** Begin Material **

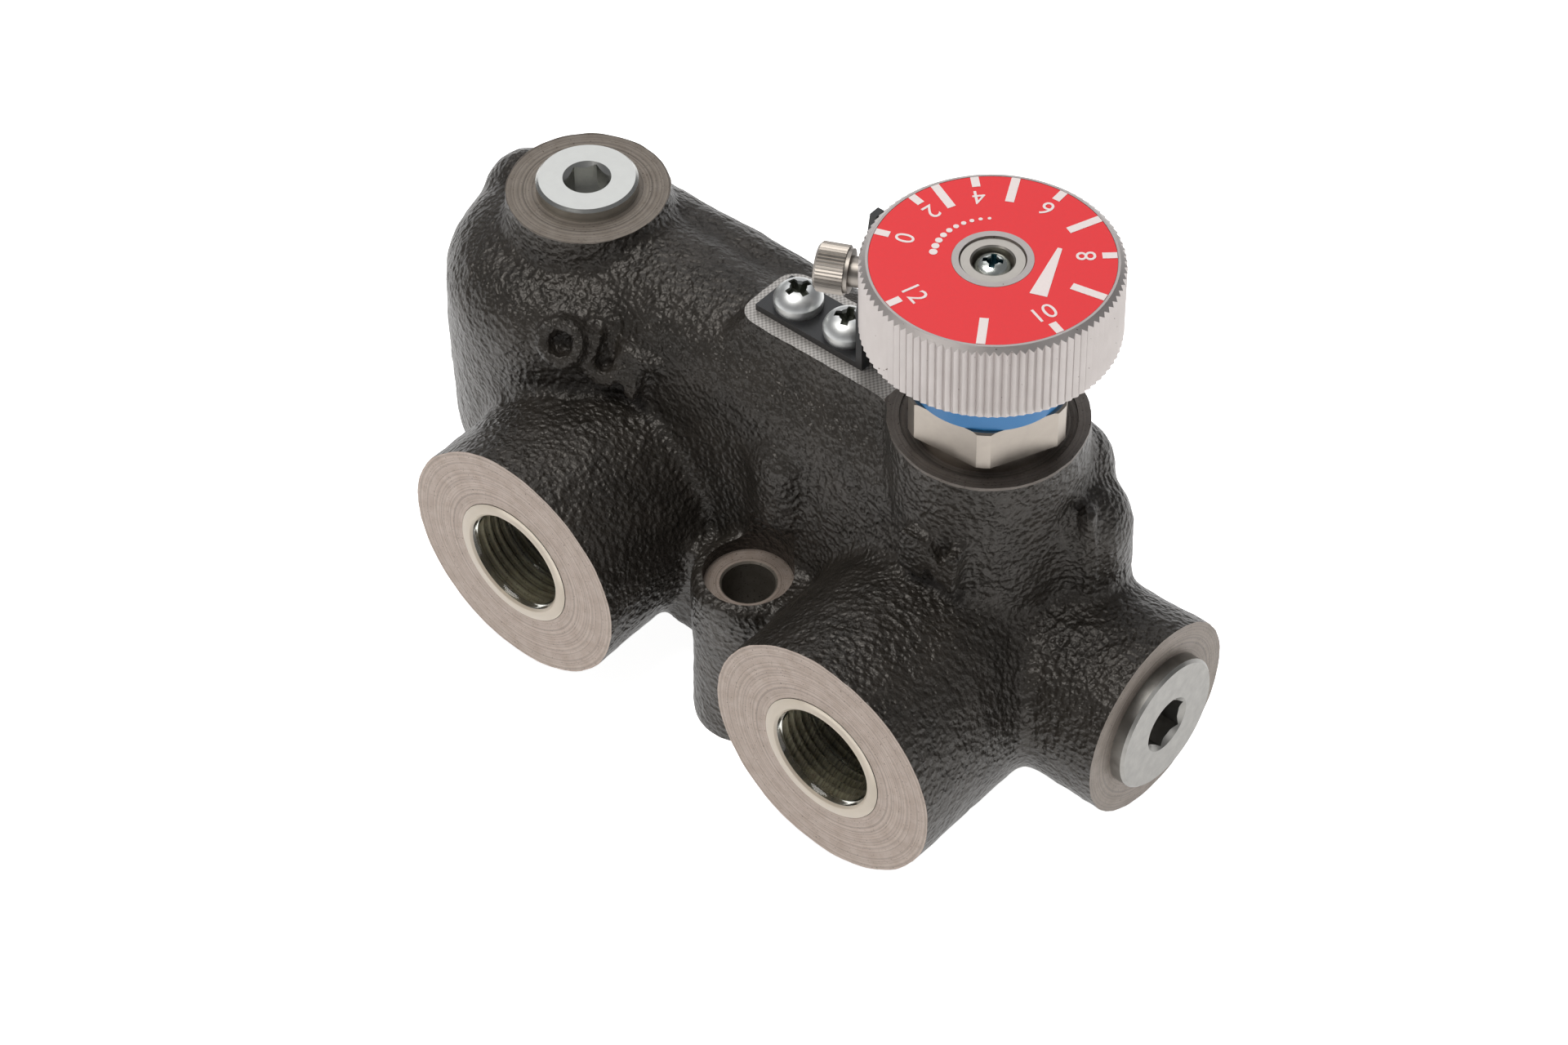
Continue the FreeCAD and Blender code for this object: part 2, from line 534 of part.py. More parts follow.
def pan_screw(x, y, seat_z, length, shank_r, head_r, head_height, turn):
    """Pan-head screw with a cross recess; seat_z is the underside of the head."""
    arc_mid = V(head_r * 0.72, 0, head_height * 0.83)
    rim, low = V(head_r, 0, head_height * 0.3), V(head_r, 0, 0)
    crown, centre = V(0, 0, head_height), V(0, 0, 0)
    edges = [Part.makeLine(centre, low), Part.makeLine(low, rim),
             Part.Arc(rim, arc_mid, crown).toShape(), Part.makeLine(crown, centre)]
    head = Part.Face(Part.Wire(edges)).revolve(V(0, 0, 0), EZ, 360)
    screw = head.fuse(rod_z(-length, 0.1, 0, 0, shank_r))
    arm, half = head_r * 0.54, head_r * 0.15
    recess_floor = head_height * 0.25
    cross = box(-arm, arm, -half, half, recess_floor, head_height + 1)
    cross = cross.fuse(box(-half, half, -arm, arm, recess_floor, head_height + 1))
    cross = cross.fuse(Part.makeCone(half, arm * 0.75, head_height, V(0, 0, recess_floor), EZ))
    screw = screw.cut(cross)
    screw.rotate(V(0, 0, 0), EZ, turn)
    screw.translate(V(x, y, seat_z))
    return screw


def washer(x, y, z0, z1, outer, inner):
    return rod_z(z0, z1, x, y, outer).cut(rod_z(z0 - 1, z1 + 1, x, y, inner))


def pointer_plate():
    """Black plate on the pad, bent up beside the knob into the narrow reading finger."""
    x0, x1 = POINTER_X
    t = POINTER_THICKNESS
    y0, y1 = AXIS_Y - POINTER_HALF_WIDTH, AXIS_Y + POINTER_HALF_WIDTH
    foot = box(x0, x1, y0, y1, DECK_Z, DECK_Z + t)
    riser = prism([V(x1 - t, y0, DECK_Z), V(x1 - t, y1, DECK_Z), V(x1 - t, y1, POINTER_TAPER_Z),
                   V(x1 - t, AXIS_Y + 1.2, POINTER_TIP_Z), V(x1 - t, AXIS_Y - 1.2, POINTER_TIP_Z),
                   V(x1 - t, y0, POINTER_TAPER_Z)], V(t, 0, 0))
    plate = foot.fuse(riser)
    for x in POINTER_SCREW_X:
        plate = plate.cut(rod_z(DECK_Z - 1, DECK_Z + t + 1, x, AXIS_Y, 2.8))
    return plate.removeSplitter()


def compensator_spool():
    """Two-land spool: the left land meters the bypass groove."""
    axis = (AXIS_Y, PORT_Z)
    land_r = BORE_R - RUNNING_GAP
    spool = rod_x(*LEFT_LAND_X, *axis, land_r)
    spool = spool.fuse(rod_x(LEFT_LAND_X[1] - 1, RIGHT_LAND_X[0] + 1, *axis, SPOOL_STEM_R))
    spool = spool.fuse(rod_x(*RIGHT_LAND_X, *axis, land_r))
    spool = spool.fuse(rod_x(RIGHT_LAND_X[1] - 0.5, SPOOL_STOP_X, *axis, 4.0))
    spool = spool.cut(rod_x(LEFT_LAND_X[0] - 1, SPRING_SEAT_X, *axis, SPRING_R + WIRE_R + 0.6))
    for x in (9.5, 13.0, 23.0, 57.0, 61.0):
        spool = spool.cut(ring(V(x, AXIS_Y, PORT_Z), EX, land_r, 0.35))
    return spool


def compensator_spring():
    """Closed-pitch compression spring between the bore end and the spool."""
    x0, x1 = BORE_END_X + 1.2, SPRING_SEAT_X - 1.2
    coil = Part.makeHelix((x1 - x0) / SPRING_TURNS, x1 - x0, SPRING_R)
    section = Part.Wire(Part.makeCircle(WIRE_R, V(SPRING_R, 0, 0), EY))
    spring = Part.Wire(coil).makePipeShell([section], True, True)
    spring.Placement = FreeCAD.Placement(V(x0, AXIS_Y, PORT_Z), FreeCAD.Rotation(EZ, EX))
    return spring


def port_cap(x, face_y, inward):
    """Thin clear cap that keeps a port clean; inward is +1 or -1 along Y."""
    flange_r, dish_r = CAP_SEAT_R - 0.05, PORT_THREAD_R - 1.4
    profile = [(0, 0.9), (dish_r, 0.9), (dish_r, 0.05), (flange_r, 0.05),
               (flange_r, CAP_SEAT_DEPTH - 0.05), (0, CAP_SEAT_DEPTH - 0.05)]
    cap = turned(profile, 0, 0)
    cap.Placement = FreeCAD.Placement(V(x, face_y, PORT_Z), FreeCAD.Rotation(EZ, V(0, inward, 0)))
    return cap


def bush():
    x, y = KNOB_X, AXIS_Y
    solid = rod_z(SPINDLE_TOP_Z, BUSH_TOP_Z, x, y, BUSH_R)
    solid = solid.cut(rod_z(BUSH_FLOOR_Z, BUSH_TOP_Z + 1, x, y, SCREW_WELL_R))
    half = TENON_HALF + THREAD_GAP
    solid = solid.cut(box(x - half, x + half, y - half, y + half, SPINDLE_TOP_Z - 1, BUSH_FLOOR_Z + 0.1))
    return solid.makeChamfer(0.3, level_rims(solid, BUSH_TOP_Z))


# --- fixed pieces ---
save("valve_body", valve_body())
save("top_plug", top_plug())
save("top_plug_seal", ring(V(PLUG_X, AXIS_Y, DECK_Z + SEAL_LIFT), EZ, TOP_SEAL_R, 0.7).common(
    rod_z(DECK_Z + 0.02, DECK_Z + 1.2, PLUG_X, AXIS_Y, 11)))
save("end_plug", end_plug())
save("end_plug_seal", ring(V(END_FACE_X + SEAL_LIFT, AXIS_Y, PORT_Z), EX, END_SEAL_R, 0.6).common(
    rod_x(END_FACE_X + 0.02, END_FACE_X + 2, AXIS_Y, PORT_Z, 15)))
save("bonnet", bonnet())
save("bonnet_o_ring", ring(V(KNOB_X, AXIS_Y, DECK_Z - BONNET_RING_DROP), EZ, BONNET_THREAD_R - 0.65, 0.6))
save("blue_dust_ring", dust_ring())
save("orifice_sleeve", orifice_sleeve())
save("sleeve_o_rings", *[ring(V(KNOB_X, AXIS_Y, z), EZ, SLEEVE_RING_R, 0.38) for z in SLEEVE_RING_Z])
save("spindle_o_ring", ring(V(KNOB_X, AXIS_Y, SPINDLE_RING_Z), EZ, SPINDLE_RING_R, 1.05))
save("pointer_plate", pointer_plate())
plate_top = DECK_Z + POINTER_THICKNESS
save("pointer_washers", *[washer(x, AXIS_Y, plate_top, plate_top + WASHER_THICKNESS,
                                 PAN_HEAD_R - 0.1, 2.7) for x in POINTER_SCREW_X])
save("pointer_screws", *[pan_screw(x, AXIS_Y, plate_top + WASHER_THICKNESS, 12.0, POINTER_TAP_R - 0.05,
                                   PAN_HEAD_R, PAN_HEAD_HEIGHT, turn)
                         for x, turn in zip(POINTER_SCREW_X, POINTER_SCREW_TURN)])
save("compensator_spring", compensator_spring())

# --- sliding compensator ---
save("compensator_spool", compensator_spool())

# --- pieces that turn with the knob ---
save("knob", knob())
save("dial_plate", washer(KNOB_X, AXIS_Y, KNOB_TOP_Z - DIAL_THICKNESS, KNOB_TOP_Z - 0.05,
                          DIAL_R, DIAL_HOLE_R))
save("knob_bush", bush())
save("knob_screw_washer", washer(KNOB_X, AXIS_Y, BUSH_FLOOR_Z, BUSH_FLOOR_Z + 0.6, 3.8, 2.2))
save("knob_screw", pan_screw(KNOB_X, AXIS_Y, BUSH_FLOOR_Z + 0.6, 12.0, 2.0, 3.6, 2.5, 30))
save("spindle", spindle())
save("thrust_washer", washer(KNOB_X, AXIS_Y, SPOOL_Z[1] + 0.05, SPOOL_Z[1] + 0.75, 6.9, 3.1))
save("orifice_spool", orifice_spool())
save("drive_pin", rod(V(KNOB_X - DRIVE_PIN_LENGTH / 2, AXIS_Y, DRIVE_PIN_Z), EX,
                      DRIVE_PIN_LENGTH, DRIVE_PIN_R))

# --- lock screw ---
save("lock_screw", lock_screw())
save("lock_pad", between(on_lock_axis(NECK_R + 0.5),
                         on_lock_axis(LOCK_HEAD_SPAN[0] - LOCK_SHANK_LENGTH - 0.1), LOCK_SHANK_R - 0.3))

# --- transit caps ---
save("outlet_cap", port_cap(OUT_X, PORT_FACE_Y, 1))
save("inlet_cap", port_cap(KNOB_X, PORT_FACE_Y, 1))
save("bypass_cap", port_cap(OUT_X, BYPASS_FACE_Y, -1))
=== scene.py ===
import math

import bpy
from mathutils import Matrix, Vector


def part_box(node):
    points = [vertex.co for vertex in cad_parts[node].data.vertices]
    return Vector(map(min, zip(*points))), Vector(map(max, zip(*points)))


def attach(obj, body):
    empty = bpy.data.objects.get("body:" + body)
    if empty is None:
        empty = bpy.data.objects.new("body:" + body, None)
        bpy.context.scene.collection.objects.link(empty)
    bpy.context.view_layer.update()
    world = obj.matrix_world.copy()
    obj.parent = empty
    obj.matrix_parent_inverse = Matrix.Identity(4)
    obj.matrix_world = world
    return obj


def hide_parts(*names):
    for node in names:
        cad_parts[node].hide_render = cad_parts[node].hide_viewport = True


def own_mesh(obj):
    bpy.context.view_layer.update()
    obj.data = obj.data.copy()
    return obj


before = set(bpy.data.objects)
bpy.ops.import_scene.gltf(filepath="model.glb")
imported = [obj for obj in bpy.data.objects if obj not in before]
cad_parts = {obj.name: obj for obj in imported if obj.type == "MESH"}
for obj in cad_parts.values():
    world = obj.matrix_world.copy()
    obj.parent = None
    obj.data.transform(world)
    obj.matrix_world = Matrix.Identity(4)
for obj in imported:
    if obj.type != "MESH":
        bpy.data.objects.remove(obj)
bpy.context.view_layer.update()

# Lengths are in millimetres; MM turns them into the scene's metres.
MM = 0.001
FONT_SIZE_PER_CAP_HEIGHT = 1.42


def corners(node):
    """Lowest and highest corner of a CAD node, in millimetres."""
    low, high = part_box(node)
    return Vector(low) / MM, Vector(high) / MM


def middle(node):
    """Centre of a CAD node's box, in millimetres."""
    low, high = corners(node)
    return (low + high) / 2


# ---------------------------------------------------------------- places, from the frame
BODY_LOW, BODY_HIGH = corners("valve_body")
AXIS_Y = middle("top_plug").y            # plane of the knob, the top plug and the long bore
PORT_Z = middle("end_plug").z            # height of the ports and of the long bore
KNOB_X = middle("knob").x
OUT_X = middle("outlet_cap").x
PLUG_X = middle("top_plug").x
PORT_FACE_Y = BODY_LOW.y
END_FACE_X = BODY_HIGH.x
BONNET_FACE_Z = BODY_HIGH.z
BYPASS_FACE_Y = corners("bypass_cap")[1].y + 0.05
DECK_Z = corners("pointer_plate")[0].z
PLATE_LEFT_X = corners("pointer_plate")[0].x
REAR_LUG_Y = 2 * AXIS_Y
KNOB_LOW_Z = corners("knob")[0].z
KNOB_TOP_Z = corners("knob")[1].z
DIAL_TOP_Z = corners("dial_plate")[1].z

# ---------------------------------------------------------------- sizes of the casting
PORT_BOSS_R = 27.0
END_BOSS_R = 21.1
KNOB_BOSS_R = 19.6
PLUG_BOSS_R = 16.9
LEFT_END_R = 30.5
UPPER_BARREL_R = 17.5
UPPER_BARREL_Z = PORT_Z + 34.4
REAR_EDGE_R = 10.0
REAR_Y = AXIS_Y + 12.9
REAR_TOP_Z = DECK_Z - 6.5
LUG_R = 11.7
LUG_TOP_Z = 35.6
SPOT_FACE_R = 9.2
OVERHANG = 4.0          # how far a boss is cast past the face that is machined on it
MOUNT_HOLE_R = 5.5
HOLE_CHAMFER = 0.4
REAR_WALL_X = (-74.0, 47.4)
REAR_WALL_FLOOR_Z = 20
LEFT_CORNER = (-87.5, 32.0)     # plan place of the rounded left corner
LEFT_CORNER_FLOOR_Z = 26
LEFT_FLOOR_Z = 17.0
LEFT_SHOULDER_R = 14.0
LEFT_FOOT_R = 11.0
RIB_X, RIB_Y = -0.5, 15.5       # upright rib between the two front bosses
RIB_R = 9.5
RIB_TOP_Z = 58.6
SHOULDER_X, SHOULDER_Y = 55.0, 35.5
SHOULDER_R = 11.0
SHOULDER_TOP_Z = 63.0
BARREL_END_X = KNOB_X + 10
LUG_WEB_LENGTH = 18
REAR_FOOT_HALF_LENGTH = 32
REAR_FOOT_HEIGHT = 14
PAD_HALF_WIDTH = 8.6
PAD_DROP = 9.0
WEB_STEPS = 9

# ---------------------------------------------------------------- bores of the casting
CAP_SEAT_R = 14.35
CAP_SEAT_DEPTH = 1.6
THREAD_MINOR_R = 12.06
THREAD_MAJOR_R = 13.2
THREAD_PITCH = 1.81
THREAD_TURNS = 8
THREAD_DEPTH = 16.0
PASSAGE_R = 10.5
LONG_BORE_R = 10.55
LONG_BORE_END_X = -22.0
END_PLUG_BORE_R = 12.0
END_PLUG_BORE_DEPTH = 15.7
TOP_PLUG_BORE_R = 8.0
TOP_PLUG_BORE_DEPTH = 12.5
ORIFICE_BORE_R = 10.0
BONNET_BORE_R = 13.0
BONNET_BORE_FLOOR_Z = 73.4
POINTER_SCREW_HALF_SPACING = 6.35
POINTER_TAP_R = 2.5
POINTER_TAP_DEPTH = 11.0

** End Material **

What is expected:
As listed above, the lines from the line with "# --- transit" to the line with "imported = [obj" are to be echoed exactly, with both ends included and nothing added.

Task output:
# --- transit caps ---
save("outlet_cap", port_cap(OUT_X, PORT_FACE_Y, 1))
save("inlet_cap", port_cap(KNOB_X, PORT_FACE_Y, 1))
save("bypass_cap", port_cap(OUT_X, BYPASS_FACE_Y, -1))
=== scene.py ===
import math

import bpy
from mathutils import Matrix, Vector


def part_box(node):
    points = [vertex.co for vertex in cad_parts[node].data.vertices]
    return Vector(map(min, zip(*points))), Vector(map(max, zip(*points)))


def attach(obj, body):
    empty = bpy.data.objects.get("body:" + body)
    if empty is None:
        empty = bpy.data.objects.new("body:" + body, None)
        bpy.context.scene.collection.objects.link(empty)
    bpy.context.view_layer.update()
    world = obj.matrix_world.copy()
    obj.parent = empty
    obj.matrix_parent_inverse = Matrix.Identity(4)
    obj.matrix_world = world
    return obj


def hide_parts(*names):
    for node in names:
        cad_parts[node].hide_render = cad_parts[node].hide_viewport = True


def own_mesh(obj):
    bpy.context.view_layer.update()
    obj.data = obj.data.copy()
    return obj


before = set(bpy.data.objects)
bpy.ops.import_scene.gltf(filepath="model.glb")
imported = [obj for obj in bpy.data.objects if obj not in before]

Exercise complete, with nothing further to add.